Dikutip dari New York Post, laporan bertajuk A Renaissance in Dating, Driven by Authenticity (Mei, 2023) mengungkap, gen Z berusia 18 hingga 25 tahun secara drastis mengubah cara berkencan, sehingga bakal berdampak besar ketika mereka memilih menikah. Data laporan ini berasal dari berbagai survei dan riset yang dilakukan terhadap ribuan orang di Australia, Amerika Serikat, Inggris, dan Kanada.
“Perkembangan pribadi, kesejahteraan emosional, dan komunikasi yang jelas dalam hubungan adalah prioritas bagi gen Z, yang mengarah pada pernikahan yang lebih kuat dan sehat,” ujar pakar global dalam bidang hubungan di Tinder, Paul C. Brunson, seperti dikutip dari New York Post.
“Namun, mereka kurang tertarik pada pernikahan dibandingkan generasi sebelumnya, dan lebih memilih fokus untuk menciptakan kehidupan yang memuaskan.”
Mengutip sebuah penelitian, Brunson mengatakan, dalam tiga tahun terakhir, kepuasan pernikahan di negara-negara Barat rata-rata lebih rendah dibandingkan 20 tahun lalu.
Bagi kelompok usia 18 hingga 25 tahun yang disurvei, sebut New York Post, menikah ada di urutan ke-10 dalam daftar prioritas, ketika memikirkan tujuan jangka pendek dan panjang mereka. Sebagai perbandingan, generasi milenial menempatkan pernikahan dalam empat tujuan utama ketika mereka berada pada usia yang sama.

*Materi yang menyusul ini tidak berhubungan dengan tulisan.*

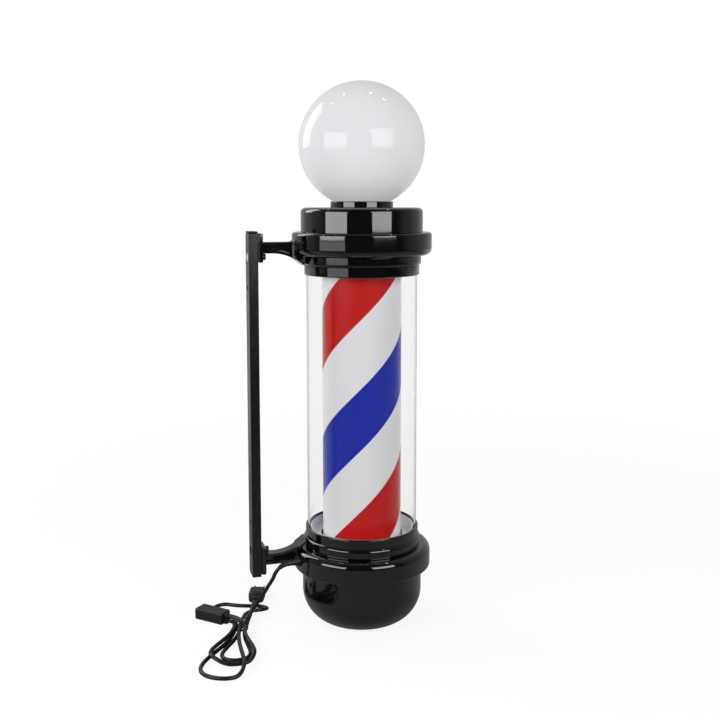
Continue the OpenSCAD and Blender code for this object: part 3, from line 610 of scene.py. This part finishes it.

“Sebanyak 80% gen Z percaya bahwa perawatan diri adalah prioritas utama mereka ketika berkencan, dan 79% menginginkan calon pasangan yang punya pandangan yang sama,” tulis New York Post.
Akan tetapi, laporan The Knot Worldwide Furure of Marriage Report (Juni, 2023) menunjukkan hal berbeda. Disebutkan dalam laporan itu, 81% gen Z terbuka kemungkinan untuk menikah, satu dari dua orang mengatakan mereka “pasif” melihat hal itu.
“Faktanya, perasaan terkait pernikahan sangat menggembirakan (66%) dan antisipatif (72%). Hanya 8% yang menyatakan keyakinan bahwa pernikahan sudah ketinggalan zaman,” tulis The Knot.
“Sering kali, ada harapan untuk menikah dan memiliki anak untuk menyenangkan orang tua, memenuhi kebutuhan seseorang, membuktikan identitas dewasa dan seksualnya. Bahkan, untuk menegaskan, mereka diinginkan oleh orang lain,” kata profesor psikologi di Whittier College, Charles T. Hill kepada The Knot.
Keinginan belum menikah, sebut Hill, mungkin dipengaruhi pula oleh iklim ekonomi, sosial, dan politik. “Beberapa orang mungkin khawatir karena tidak mampu menghidupi pasangan dan anak-anak atau pernikahannya tidak berhasil,” katanya.
"Beberapa orang mungkin khawatir tentang keadaan dunia di masa depan sehubungan dengan perubahan iklim, inflasi, dan perpecahan politik, terutama dalam hal melahirkan anak."
Meski begitu, tulis The Knot, mayoritas gen Z dan milenial masih memprioritaskan mencari pasangan seumur hidup. Mereka melakukannya dengan hati-hati.
“Penelitian saya mengungkapkan bahwa kepribadian adalah faktor terpenting,” kata Hill. “Memiliki nilai-nilai, sikap, dan minat yang sama itu penting, sehingga Anda memiliki sesuatu untuk dibicarakan dan dilakukan bersama, selain keintiman secara fisik.”
The Knot menulis, berdasarkan prakiraan dan tren, mayoritas gen Z dan milenial yang lajang pada akhirnya akan menikah. Usia rata-rata untuk menikah mungkin berubah-ubah, tetapi hal ini masih jadi prioritas bagi kebanyakan orang.
“Pernikahan sebagai sebuah institusi akan tetap ada karena memenuhi kebutuhan pribadi, keluarga, dan masyarakat yang tidak dapat dengan mudah dipenuhi melalui interaksi jangka pendek,” ujar Hill. “Itu tidak berarti bahwa semua orang akan menikah, tapi banyak dan mungkin mayoritas akan menikah.”